Stranger yet is the truth that these commands, beginning with those focused on how to take in the harvest from the fields and the grapes from the vines, were first spoken to a people who had not yet reached a home of their own.  They were on the journey, on the way, still in the desert, still uncomfortable, still very much a pilgrim folk – and yet, they are commanded now not to forget to make provision for the poor among their neighbors then – in a future time when they will have fields and harvests and vines filled with grapes.

Those wanderers in the wilderness, still looking toward a home of their own, understood themselves as people of God, and believed that it was the voice of God they were hearing in those instructions:

You shall not strip your vineyard bare, or gather the fallen grapes of your vineyard; you shall leave them for the poor and the alien.  You shall not render an unjust judgment; you shall not be partial to the poor or defer to the great: with justice you shall judge your neighbor. But you shall love your neighbor as yourself; I am the Lord.

Some six centuries later, in the land that had been the focus of their hope from the desert, a voice is raised on a hillside.  Jesus speaks within the tradition that his forebears knew in the desert, but in a manner that opens up something startlingly new in what those who listened to him thought they had known from their earliest days.

“You have heard it said . . . but I say to you . . . “:

. . . Turn the other cheek;

. . . Give your cloak as well;

. . . Go also the second mile;

. . . Love your enemies;

. . . Pray for those who persecute you;

. . . Be perfect, as your heavenly Father is perfect.

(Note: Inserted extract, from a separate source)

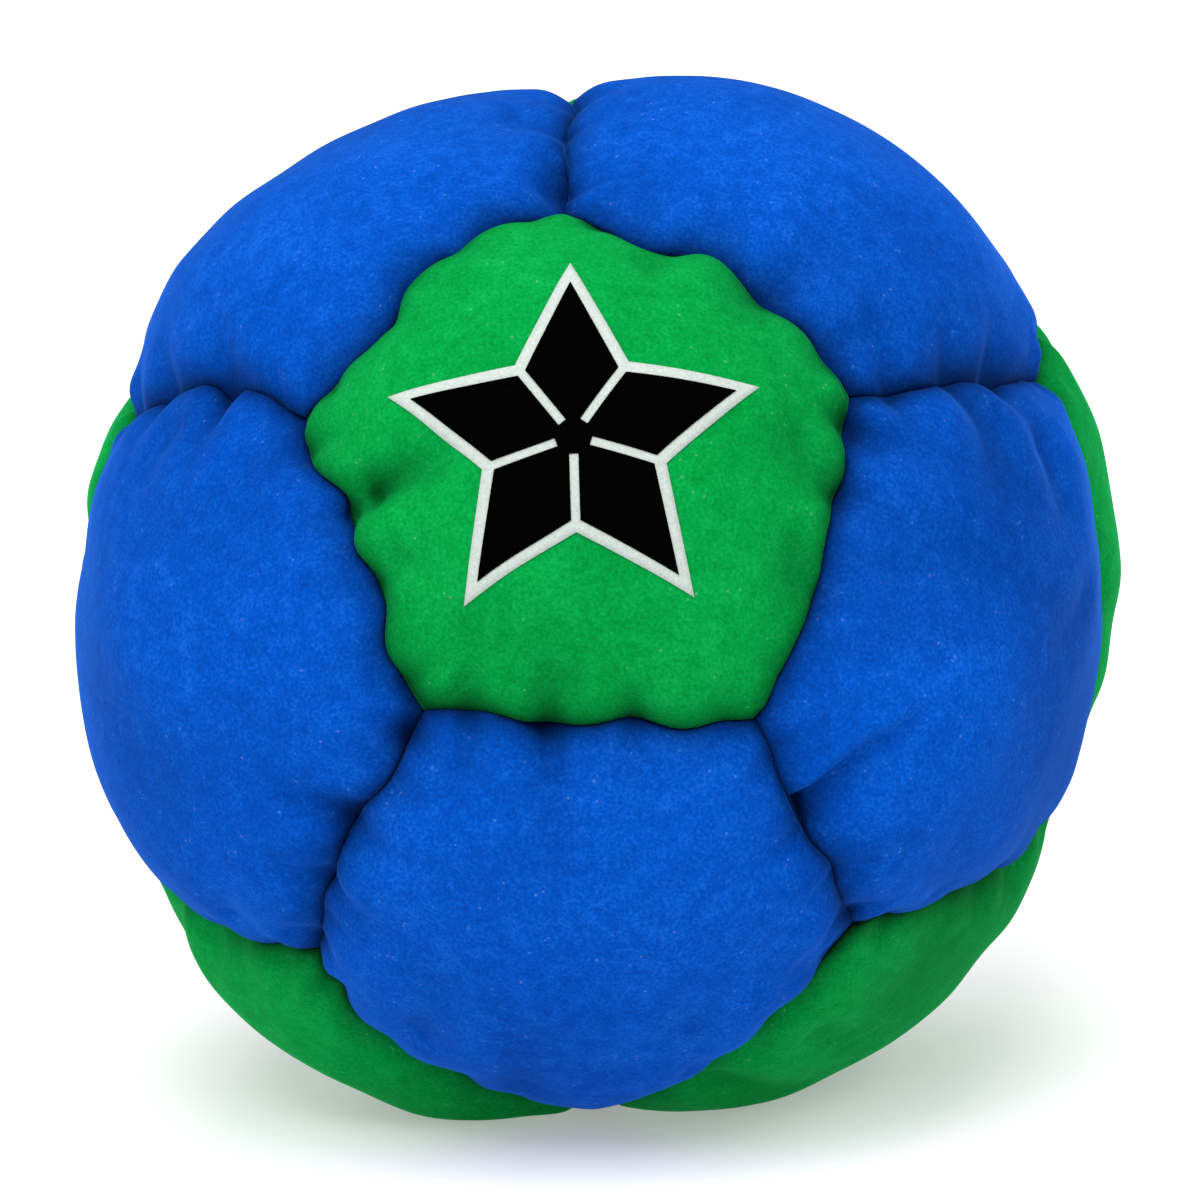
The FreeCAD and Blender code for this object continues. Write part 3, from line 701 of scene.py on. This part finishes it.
# ------------------------------------------------------------------ sand
# About 115 g of fine dry sand, poured into the inner bag through its last seam. A little
# air is left at the top, so the ball gives when it is caught.
SAND_CLEAR = 1.0
grains_of_sand, shader, place = new_finish("dry_sand", Roughness=0.8)
grains = place.node("ShaderNodeTexVoronoi", {"feature": "F1"}, Vector=place, Scale=2500.0)
tint = place.node("ShaderNodeValToRGB", {"stops": [
    (0.1, srgb(120, 92, 60)), (0.5, srgb(196, 168, 124)), (0.9, srgb(232, 214, 180))]},
    Fac=Shade(place.tree, place.node("ShaderNodeSeparateColor", None, Color=Shade(
        place.tree, grains.outputs["Color"])).outputs[0]))
Shade(place.tree, tint.outputs["Color"]).into(shader, "Base Color")
Shade(place.tree, place.node("ShaderNodeBump", {"invert": True}, Strength=0.8,
                             Distance=0.0002, Height=Shade(
    place.tree, grains.outputs["Distance"])).outputs[0]).into(shader, "Normal")
sand = pressed_in("loose_sand", SAND_CLEAR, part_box("sand_filling")[1][2])
sand.data.materials.append(grains_of_sand)
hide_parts("sand_filling")
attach(sand, "root")

# ------------------------------------------------------------------ printed star
# A plain five-pointed star, screen printed on the front panel in black ink over a wider
# off-white base. Each film is 0.05 mm thick and follows the suede under it.
TIP, OUTLINE, SLIT, SLIT_ROOT = 9.3, 0.6, 0.5, 1.0
FILM, WHITE_LIFT, BLACK_LIFT = 0.05, 0.10, 0.17
facing = AXES["front"]
point_up = np.array([0, 0, 1]) - facing * facing[2]
point_up /= np.linalg.norm(point_up)
sideways = np.cross(point_up, facing)
front_skin = hollows[list(suede).index("front")]


def star_film(name, tip, waist, slit, lift, colours):
    """One layer of ink: tip and waist are the radii of the star's points and notches."""
    outline = []
    for i in range(5):
        at = math.tau * i / 5
        outline.append((tip * math.cos(at), tip * math.sin(at)))
        at += math.tau / 10
        out, across = np.array([[math.cos(at), math.sin(at)], [-math.sin(at), math.cos(at)]])
        if slit:
            outline += [tuple(out * r + across * s * slit / 2)
                        for r, s in ((waist, -1), (SLIT_ROOT, -1), (SLIT_ROOT, 1), (waist, 1))]
        else:
            outline.append(tuple(out * waist))
    bpy.ops.object.select_all(action="DESELECT")
    bpy.ops.mesh.primitive_circle_add(vertices=len(outline), radius=tip, fill_type="NGON",
                                      location=(0, 0, 0))
    film = bpy.context.object
    film.name = film.data.name = name
    turns = [math.atan2(v.co.y, v.co.x) for v in film.data.vertices]
    order = sorted(range(len(turns)), key=turns.__getitem__)
    first = min(range(len(order)), key=lambda k: abs(turns[order[k]]))
    order = order[first:] + order[:first]
    for index, (x, y) in zip(order, outline):
        film.data.vertices[index].co = (x, y, 0)
    bpy.ops.object.mode_set(mode="EDIT")
    bpy.ops.mesh.select_all(action="SELECT")
    bpy.ops.mesh.quads_convert_to_tris(ngon_method="CLIP")
    for _ in range(4):
        bpy.ops.mesh.subdivide(number_cuts=1)
    bpy.ops.object.mode_set(mode="OBJECT")
    inward = Vector(-facing)
    for vertex in film.data.vertices:
        start = (CENTRE + facing * 40 + point_up * vertex.co.x + sideways * vertex.co.y) * MM
        hit = front_skin.ray_cast(Vector(start), inward)
        vertex.co = hit[0] - inward * lift * MM
    film.data.update()
    if film.data.polygons[0].normal @ Vector(facing) < 0:
        film.data.flip_normals()
    wall = film.modifiers.new("thickness", "SOLIDIFY")
    wall.thickness, wall.offset = FILM * MM, -1
    bpy.ops.object.modifier_apply(modifier="thickness")
    bpy.ops.object.shade_smooth()
    ink, shader, place = new_finish(name.replace("print", "ink"), Roughness=0.8,
                                    Specular_IOR_Level=0.0)
    nap = place.noise(*NAP)
    place.mix(*colours, nap).into(shader, "Base Color")
    Shade(place.tree, place.node("ShaderNodeBump", None, Strength=0.35, Distance=0.0001,
                                 Height=nap).outputs[0]).into(shader, "Normal")
    film.data.materials.append(ink)
    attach(film, "root")
    return film


white_star = star_film("print_white", TIP + 2.2 * OUTLINE, TIP / 2 + OUTLINE, 0, WHITE_LIFT,
                       (srgb(146, 156, 150), srgb(190, 199, 194)))
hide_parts("print_underbase")
black_star = star_film("print_black", TIP, TIP / 2, SLIT, BLACK_LIFT,
                       (srgb(0, 0, 0), srgb(4, 4, 4)))
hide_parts("print_star")

# ------------------------------------------------------------------ table, light, camera
# The ball rests on the flats of its two base panels. The table is plain white paper, lit
# a little from below, under four soft square lamps and a pale room. The camera stands 1.2 m
# off, a little above the ball and tipped slightly to one side.
bpy.ops.object.select_all(action="DESELECT")
bpy.ops.mesh.primitive_plane_add(size=6.0, location=(0, 0, 0))
table = bpy.context.object
table.name = "table"
paper, shader, place = new_finish("white_paper", Base_Color=(0.70, 0.70, 0.70, 1),
                                  Roughness=0.9, Emission_Color=(1, 1, 1, 1),
                                  Emission_Strength=0.32)
table.data.materials.append(paper)


def lamp(name, size, watts, place, aim=(0, 0, 0.028)):
    bpy.ops.object.light_add(type="AREA", location=place)
    made = bpy.context.object
    made.name = name
    made.data.size = size
    made.data.energy = watts
    made.rotation_euler = (Vector(aim) - Vector(place)).to_track_quat("-Z", "Y").to_euler()


lamp("key_light", 0.8, 12.3, (-0.12, -0.68, 0.98))
lamp("top_light", 0.8, 5.0, (0.05, 0.20, 1.00))
lamp("left_light", 0.8, 3.5, (-0.95, -0.35, 0.55))
lamp("right_light", 0.8, 3.6, (0.95, -0.30, 0.70))
world = bpy.data.worlds.new("studio")
world.use_nodes = True
world.node_tree.nodes["Background"].inputs["Color"].default_value = (1, 1, 1, 1)
world.node_tree.nodes["Background"].inputs["Strength"].default_value = 0.52
bpy.context.scene.world = world

AZIMUTH, ELEVATION, ROLL_ANGLE = math.radians(1.74), math.radians(14.15), math.radians(-2.43)
back = Vector((math.sin(AZIMUTH) * math.cos(ELEVATION),
               -math.cos(AZIMUTH) * math.cos(ELEVATION), math.sin(ELEVATION)))
right = Vector((0, 0, 1)).cross(back).normalized()
up = back.cross(right)
across = right * math.cos(ROLL_ANGLE) + up * math.sin(ROLL_ANGLE)
upward = up * math.cos(ROLL_ANGLE) - right * math.sin(ROLL_ANGLE)
DISTANCE = 1.2
FRAME_WIDTH = 66.45             # seen across the picture at the ball
AIM_ACROSS, AIM_UP = 0.28, 0.17     # from the ball's centre to the picture's middle
aim = Vector(CENTRE * MM) + across * AIM_ACROSS * MM + upward * AIM_UP * MM
eye = bpy.data.cameras.new("camera")
eye.lens = eye.sensor_width / (FRAME_WIDTH * MM / DISTANCE)
eye.clip_end = 20
camera = bpy.data.objects.new("camera", eye)
bpy.context.collection.objects.link(camera)
camera.matrix_world = Matrix.Translation(aim + back * DISTANCE) @ Matrix(
    (across, upward, back)).transposed().to_4x4()
bpy.context.scene.camera = camera
bpy.context.scene.view_settings.view_transform = "Standard"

This is a new voice, and yet it is the same voice that Israel had heard before, speaking to its heart.   Jesus speaks without hesitation to the very center of Israel’s life, daring both to affirm what they knew and to ask of them something more.  ‘More,’ not in the sense of something additional; rather, it is the radical opening up of what may have lain hidden from most of God’s people, lying there in the open all along.

In both the desert of Leviticus and the hillside of Jesus, the voice of God is not just informing.  It is forming.  Forming this people to become something beyond its own expectations.  In the desert they wanted only good food, adequate water, and a return to the comforts they had known even in bondage.  On the hillside, some wanted freedom from Roman occupation; some, to be a nation characterized entirely by its allegiance to God’s law; some, as in every time and place, wanted only a little open space and time to live and love and raise their children.  But both in the desert and on the hillside, the voice that addressed them had in mind something more.

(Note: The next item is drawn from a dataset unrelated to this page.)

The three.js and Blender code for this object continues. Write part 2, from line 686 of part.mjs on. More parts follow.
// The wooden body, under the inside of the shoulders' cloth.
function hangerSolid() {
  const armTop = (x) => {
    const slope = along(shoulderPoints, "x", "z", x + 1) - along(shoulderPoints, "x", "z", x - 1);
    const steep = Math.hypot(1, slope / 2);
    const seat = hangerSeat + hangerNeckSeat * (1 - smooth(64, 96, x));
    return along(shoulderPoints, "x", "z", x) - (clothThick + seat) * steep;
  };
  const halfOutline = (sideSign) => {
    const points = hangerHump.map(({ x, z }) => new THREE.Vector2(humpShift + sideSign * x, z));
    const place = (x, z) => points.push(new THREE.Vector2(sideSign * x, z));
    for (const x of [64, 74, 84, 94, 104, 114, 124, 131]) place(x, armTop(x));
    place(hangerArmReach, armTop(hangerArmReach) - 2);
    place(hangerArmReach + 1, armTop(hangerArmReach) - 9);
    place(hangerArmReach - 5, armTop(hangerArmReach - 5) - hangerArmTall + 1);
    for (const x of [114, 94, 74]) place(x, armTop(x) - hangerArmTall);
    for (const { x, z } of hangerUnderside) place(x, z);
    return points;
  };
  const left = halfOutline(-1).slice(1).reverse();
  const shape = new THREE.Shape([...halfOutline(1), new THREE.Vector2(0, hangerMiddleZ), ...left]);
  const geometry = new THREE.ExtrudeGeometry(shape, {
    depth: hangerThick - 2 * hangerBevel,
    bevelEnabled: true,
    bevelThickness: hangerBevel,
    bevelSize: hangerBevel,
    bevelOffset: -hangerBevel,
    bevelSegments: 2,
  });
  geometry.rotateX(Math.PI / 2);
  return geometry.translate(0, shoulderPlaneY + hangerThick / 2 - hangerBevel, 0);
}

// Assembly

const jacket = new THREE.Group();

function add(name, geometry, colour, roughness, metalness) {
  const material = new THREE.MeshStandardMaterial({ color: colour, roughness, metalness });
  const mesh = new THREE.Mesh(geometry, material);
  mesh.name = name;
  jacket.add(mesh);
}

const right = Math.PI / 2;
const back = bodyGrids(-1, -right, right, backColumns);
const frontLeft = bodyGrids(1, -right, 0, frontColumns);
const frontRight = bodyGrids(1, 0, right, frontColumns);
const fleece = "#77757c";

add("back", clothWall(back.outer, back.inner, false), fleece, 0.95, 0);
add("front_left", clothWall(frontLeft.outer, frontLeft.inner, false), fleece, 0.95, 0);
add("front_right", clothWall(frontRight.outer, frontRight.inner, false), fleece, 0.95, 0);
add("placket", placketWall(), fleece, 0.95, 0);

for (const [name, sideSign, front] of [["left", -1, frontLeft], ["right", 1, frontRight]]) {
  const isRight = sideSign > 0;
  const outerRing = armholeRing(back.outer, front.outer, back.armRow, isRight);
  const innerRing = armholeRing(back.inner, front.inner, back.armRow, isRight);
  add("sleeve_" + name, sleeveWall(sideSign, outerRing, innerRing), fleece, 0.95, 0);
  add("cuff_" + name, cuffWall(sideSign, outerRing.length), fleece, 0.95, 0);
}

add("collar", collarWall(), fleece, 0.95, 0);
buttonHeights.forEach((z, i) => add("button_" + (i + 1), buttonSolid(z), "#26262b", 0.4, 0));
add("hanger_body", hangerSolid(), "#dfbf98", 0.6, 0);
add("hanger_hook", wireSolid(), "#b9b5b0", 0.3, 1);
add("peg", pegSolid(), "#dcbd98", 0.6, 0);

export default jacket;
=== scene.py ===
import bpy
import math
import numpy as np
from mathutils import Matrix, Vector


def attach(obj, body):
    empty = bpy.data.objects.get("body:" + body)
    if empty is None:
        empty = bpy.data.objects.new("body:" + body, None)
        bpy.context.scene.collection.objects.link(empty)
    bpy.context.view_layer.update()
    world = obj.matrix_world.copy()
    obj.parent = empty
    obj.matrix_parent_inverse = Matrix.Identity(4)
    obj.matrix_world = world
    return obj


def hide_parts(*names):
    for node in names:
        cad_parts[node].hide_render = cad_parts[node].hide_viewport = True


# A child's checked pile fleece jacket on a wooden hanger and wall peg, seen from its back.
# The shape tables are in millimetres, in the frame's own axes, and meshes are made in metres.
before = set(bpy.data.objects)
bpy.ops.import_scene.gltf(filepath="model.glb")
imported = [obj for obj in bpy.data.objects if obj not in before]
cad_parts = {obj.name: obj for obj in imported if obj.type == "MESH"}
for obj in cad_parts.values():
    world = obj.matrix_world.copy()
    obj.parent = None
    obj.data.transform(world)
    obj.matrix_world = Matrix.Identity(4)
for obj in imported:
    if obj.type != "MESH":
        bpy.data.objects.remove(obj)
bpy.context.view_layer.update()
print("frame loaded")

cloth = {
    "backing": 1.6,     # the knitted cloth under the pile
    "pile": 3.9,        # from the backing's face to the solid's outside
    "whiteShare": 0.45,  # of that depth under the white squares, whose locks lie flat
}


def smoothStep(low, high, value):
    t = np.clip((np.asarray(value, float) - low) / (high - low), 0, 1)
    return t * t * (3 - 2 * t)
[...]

Listen to those voices yourself this morning, and find your own answer as to what that ‘more’ is that God has in mind for the Chosen.   I see it this way.  I see God standing in the future and speaking from there.  Oh yes, God is present in every now as well, and the outline of God’s designs can perhaps be seen most clearly in looking back to what has already been.  But it seems to me that God’s preferred address is the future, present in what is yet to come.

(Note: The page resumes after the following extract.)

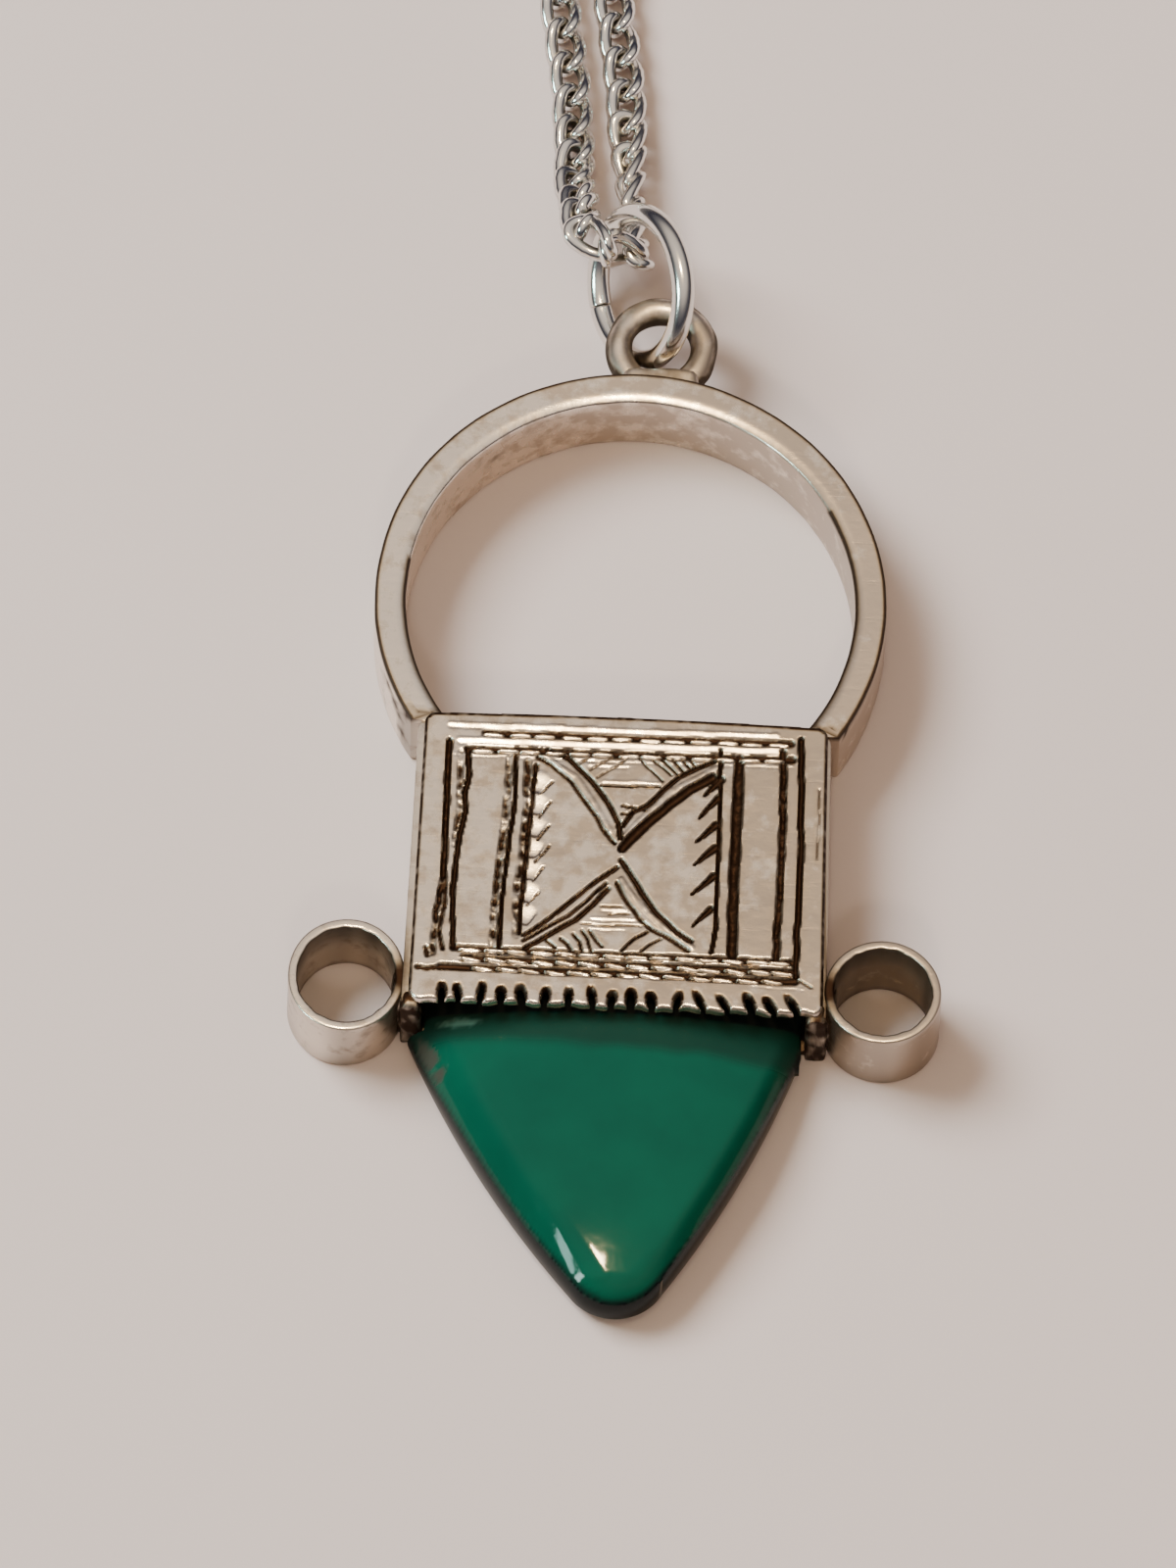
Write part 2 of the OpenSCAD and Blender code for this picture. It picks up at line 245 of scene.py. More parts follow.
# line of points, width, depth, how broken the cut is
CUTS = (
    (((-6.6, 6.74), (0, 6.77), (7.9, 6.84)), 0.42, 0.13, 0.2),
    (((-7.4, 5.88), (0, 5.9), (8.0, 5.98)), 0.42, 0.13, 0.15),
    (((-7.7, -4.62), (-4.5, -4.66), (0, -4.68), (8.3, -4.68)), 0.42, 0.14, 0.3),
    (((-7.2, -5.12), (0, -5.18), (8.4, -5.2)), 0.44, 0.15, 0.1),
    (((-8.3, -5.62), (0, -5.64), (8.5, -5.68)), 0.42, 0.15, 0.1),
    (((-9.35, -5.7), (-8.9, -5.75), (-8.3, -5.6), (-7.6, -5.62)), 0.26, 0.14, 0.1),
    (((-8.3, 6.25), (-8.33, 4), (-8.3, 1), (-8.3, -0.8)), 0.34, 0.2, 0.15),
    (((-8.3, -0.8), (-8.55, -2.5), (-8.68, -4.9)), 0.34, 0.15, 0.6),
    (((-8.2, -0.9), (-8.2, -2.4), (-8.4, -3.6), (-8.2, -4.7)), 0.22, 0.13, 0.4),
    (((-7.4, 5.9), (-7.28, 4.6), (-7.45, 3.6), (-7.4, 2.6), (-7.6, 1.4), (-7.75, 0),
      (-7.85, -1.5), (-7.8, -3), (-7.7, -4.6)), 0.28, 0.19, 0.1),
    (((-7.72, 5.7), (-7.7, 2.5), (-7.85, 0.8)), 0.34, 0.09, 0.8),
    (((-5.12, 5.6), (-5.08, 3.5), (-5.22, 1.5), (-5.35, 0), (-5.5, -2), (-5.5, -3.5),
      (-5.55, -4.8)), 0.22, 0.18, 0.1),
    (((-5.42, 5.5), (-5.48, 2.5), (-5.72, 0), (-5.85, -2.5), (-5.85, -4.7)), 0.36, 0.11, 0.75),
    (((-4.55, 5.3), (-4.5, 3), (-4.6, 0.5), (-4.8, -1.5), (-4.75, -3.8)), 0.44, 0.1, 0.7),
    (((-4.15, 5.15), (-4.25, 3.5), (-4.35, 2), (-4.45, 0.3), (-4.52, -1.2), (-4.6, -2.5),
      (-4.6, -3.7)), 0.24, 0.17, 0.3),
    (((8.38, 7.05), (8.45, 5), (8.5, 3), (8.6, 1.5), (8.55, 0), (8.55, -2), (8.5, -4.8),
      (8.55, -5.4)), 0.32, 0.2, 0.05),
    (((7.58, 6.35), (7.62, 4.5), (7.65, 3), (7.65, 1), (7.65, -1), (7.6, -2.5),
      (7.6, -4.6)), 0.38, 0.18, 0.45),
    (((5.5, 5.95), (5.48, 3), (5.45, 0), (5.45, -2), (5.5, -4.4)), 0.54, 0.19, 0.2),
    (((4.6, 6.3), (4.6, 5), (4.68, 3), (4.68, 1), (4.65, -1), (4.7, -3),
      (4.5, -4.3)), 0.22, 0.18, 0.05),
    (((9.33, 4.5), (9.38, 2), (9.35, 0.8)), 0.08, 0.05, 0.2),
    (((-3.6, 6.0), (-2.6, 5.6), (-2, 5), (-1.4, 4.4), (-0.9, 3.7), (-0.5, 3), (-0.12, 2.3),
      (0, 1.5)), 0.28, 0.18, 0.1),
    (((-4.1, 5.55), (-3.4, 5.2), (-2.5, 4.4), (-1.8, 3.4), (-1.2, 2.6), (-0.9, 2),
      (-0.3, 1.2)), 0.2, 0.15, 0.25),
    (((-0.1, -0.05), (-1, -0.75), (-1.8, -1.5), (-2.6, -2.3), (-3.6, -3.2),
      (-4.4, -3.8)), 0.22, 0.17, 0.2),
    (((-0.6, -0.9), (-1.5, -1.9), (-2.4, -2.75), (-3.4, -3.4), (-4.4, -4.1)), 0.18, 0.14, 0.25),
    (((-0.5, -1.2), (-1.2, -2.1), (-2, -2.9), (-3, -3.6), (-4.3, -4.5)), 0.26, 0.17, 0.15),
    (((0.1, 2.15), (0.5, 2.9), (1.2, 3.3), (2, 4.15), (2.6, 4.8), (3.4, 5.3),
      (4.5, 5.85)), 0.24, 0.18, 0.1),
    (((0.1, 0.95), (0.6, 1.6), (1.3, 2.4), (2.2, 3.3), (3.2, 4.2), (4.3, 4.9)), 0.5, 0.2, 0.05),
    (((0.1, 0.3), (0.5, -0.3), (0.9, -0.95), (1.4, -1.75), (2, -2.5), (2.8, -3.3),
      (3.5, -3.75)), 0.3, 0.18, 0.1),
    (((-0.1, -0.9), (0.4, -1.8), (1, -2.65), (1.6, -3.2), (2.3, -3.55),
      (3.4, -4.3)), 0.22, 0.16, 0.2),
    (((-1, 4.25), (0, 4.22), (1.75, 4.25)), 0.13, 0.12, 0.1),
    (((-1.7, -3.08), (0, -3.12), (1.2, -3.1)), 0.08, 0.06, 0.2),
    (((1.45, -3.35), (0.85, -3.75), (0.25, -4.4)), 0.15, 0.13, 0.1),
    (((2.1, -3.7), (1.6, -4.0), (1.2, -4.4)), 0.12, 0.11, 0.1),
    (((-2.65, -3.95), (-2.35, -4.15), (-2.15, -4.45)), 0.2, 0.14, 0.1),
    (((-2.05, -3.65), (-1.75, -4.0), (-1.6, -4.5)), 0.17, 0.13, 0.1),
    (((-1.65, -3.45), (-1.35, -3.9), (-1.15, -4.5)), 0.15, 0.12, 0.1),
    (((-1.3, -3.45), (-0.95, -3.9), (-0.65, -4.25)), 0.17, 0.12, 0.1),
)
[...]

From there the Father of Jesus speaks a word that paints a portrait of who and what God’s people are called to be:

– a people who provide for the poor and the stranger and the alien among them – provide not only food, but the sense of their own dignity that can only come from being loved;

– a people whose focus remains on the neighbor, on the other, attentive to the needs of the other – be that other spouse/partner, family member, the person next door, the one in the next office – attentive not only to that person’s needs, but to knowing the God-given marvel that every person is;

– a people generous to the point of lunacy;

– a people that refuses to define another as the enemy;

– a people willing to be known as fools in order to grasp the wisdom of God;

– a people that – even in its brokenness – is the Temple of God;

– a people that – with brazen faith – knows itself to be called to the holiness of God, and at its best believes that it actually is meant to come to be perfect with the very perfection of God.

From the future God speaks a word that is both invitation and creation:

  • an invitation to participate in the building of this community;
  • and the revealing of a creation that is ultimately the vision and the work of the Divine One.

I see undying hope in this vision.  God stands and speaks from a future in which this community of ‘more’ has already come to be.  God’s word to us in our past and in our present is assurance that this future is our future.  For those lost in the desert, for those living a fractured unity in the early church at Corinth, for those who walked away from the hillside that day when Jesus had completed painting his picture of the future, for us here this morning together in this place of Grace to hear God speak of what we shall be – for us all, the Word that reaches us from God is a Word that redeems the past, establishes the present, and lays an unbreakable foundation for the future.

For we who are marked inside-out by the name of Jesus, in his sermon on the mount he is stretching, stretching, stretching us toward a future, unseen, but somehow already known.  Its Constitution is hidden here in his words; the power that will bring the community of the future to be vibrates between every syllable he speaks.

What does all this say to us then, in our time and place?  I know that I can often be like the people of Leviticus: just get me a place to call my own and I’ll be happy.  Or like the people on the hillside with Jesus, thinking perhaps: this is all too much; let me just get back to making the best out of life as it always has been.  Our response to God’s inviting word from the future might be a lot like President Roosevelt’s response to what he saw at the Armory Art Show.  We might run through church, away from this vision, waving our arms and yelling, “Community?  Church?  Society?  This doesn’t sound like any community or church that I’ve ever known!”  Or perhaps want to know.

Because it is challenging.  The God of the future has ideas that are not ours.  And most of us, most of the time, we want our own way.  We prefer usually to stay with the familiar, with what we call the tried and true, even if it is tried and ‘not quite true.’  But the God of the future stands and waits for us with the gift and the challenge of what will be.  God is still there, in our future, and still active.

Could it be that the God who long ago freed the Israelites from oppression by the Egyptians is in our times freeing the Egyptians from oppression by the Egyptians?

Could it be that God is speaking to us to ask us to trust the future that is in the divine mind, as he asked the people of Leviticus to give that trust?

Could it be that Jesus is working to stretch you and me and our ways as he worked to stretch those who heard him on the hillside?

I think it very well could be.  In fact, I think this must be the case.